The best way forward:
  • Secular temptations and anxieties of money and power in the modern world explain better perhaps the rise in need-based rituals for placating deities than inner tendencies within religion.
  • Lacking access to proper health care and poverty will also make victims fall to such methods.
  • If the executive is serious about curbing such practices, active implementation and enforcement of existing laws need to be made more effective.
  • Studies in criminology have already established that certainty of punishment curbs the rate of crime and not the type or the quantum of punishment.
  • The enforcement machinery needs a major overhaul to make criminal justice more accessible.
  • Moral resources for replacing unacceptable practices are explored within tradition.

What are the other measures to be taken?
  • The literacy rate needs to be improved as much as possible to remove superstitions in India.
  • Government or non-government organization can take initiatives to educate people and teach them to think scientifically.
  • Parents play an important part in removing all the fears and beliefs in superstitions through personal guidance and real-life examples.
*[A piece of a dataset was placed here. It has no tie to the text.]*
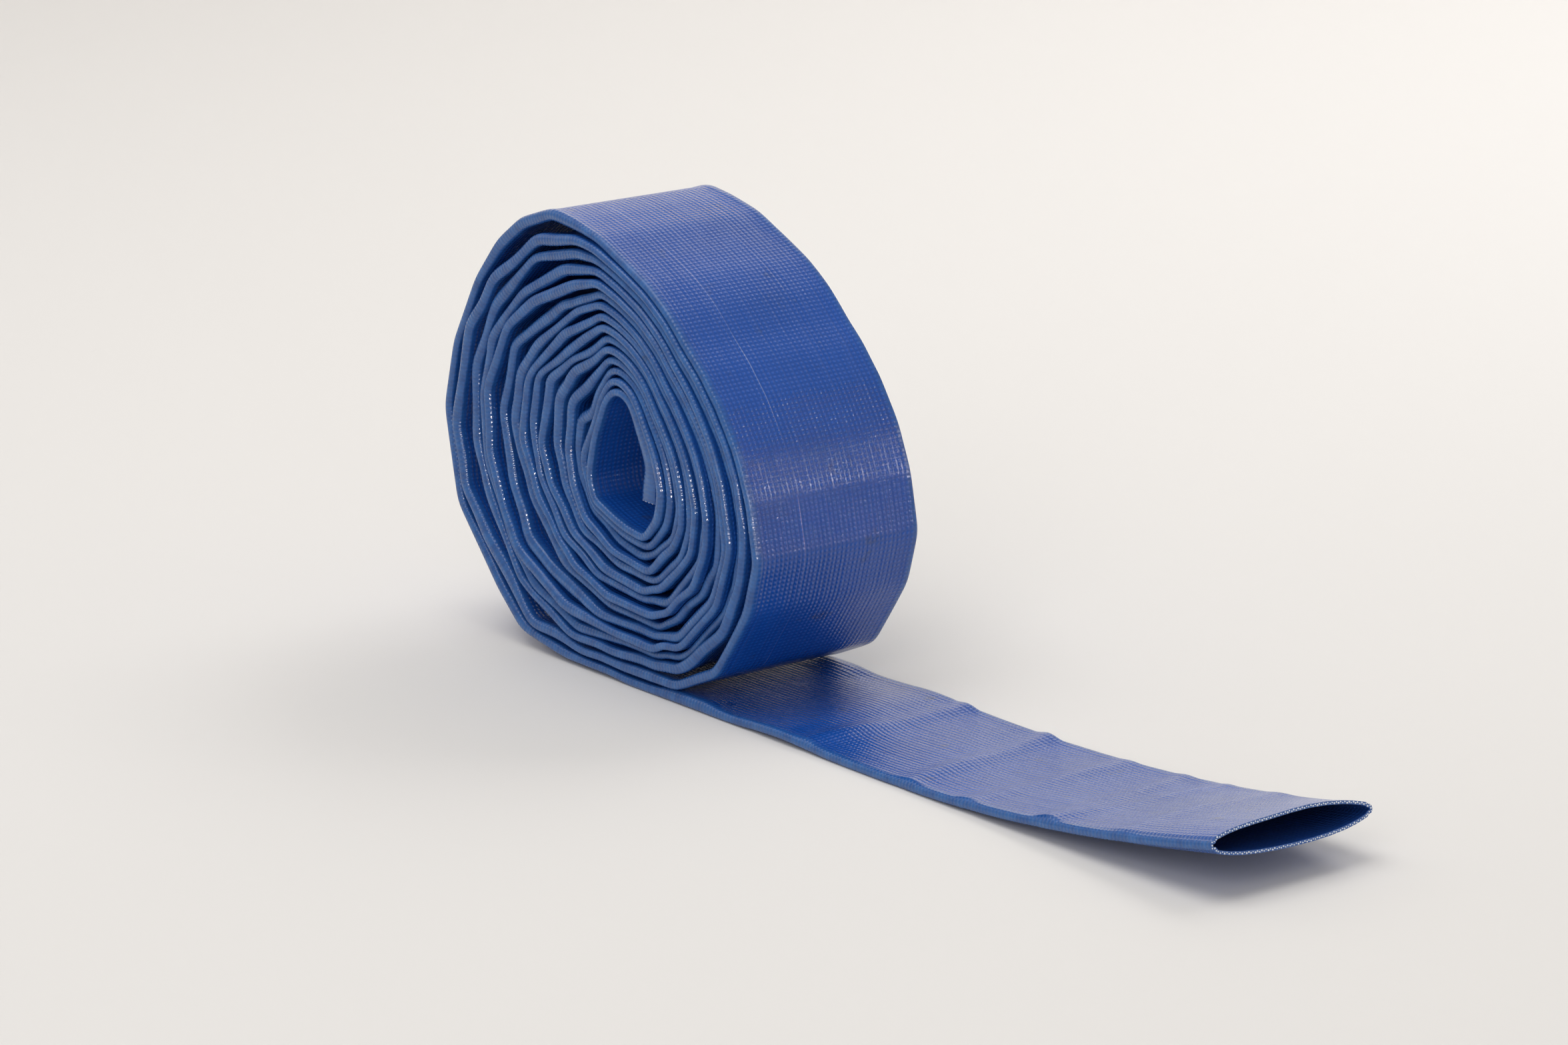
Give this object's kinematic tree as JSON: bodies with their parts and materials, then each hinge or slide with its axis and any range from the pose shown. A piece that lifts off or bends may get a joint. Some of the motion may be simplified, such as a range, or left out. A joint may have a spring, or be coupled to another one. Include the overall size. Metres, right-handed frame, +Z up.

  • The teaching community has to shoulder more responsibility, to modernize India so that the desired change may occur through education.
Conclusion:
  • India needs legislation on superstition, though what should go into it requires debate. Every superstition cannot be removed by the force of law.
  • For that, a mental change is necessary. However, superstitious practices that are utterly dehumanizing, brutal and exploitative need to be dealt with by a law that specifically addresses them.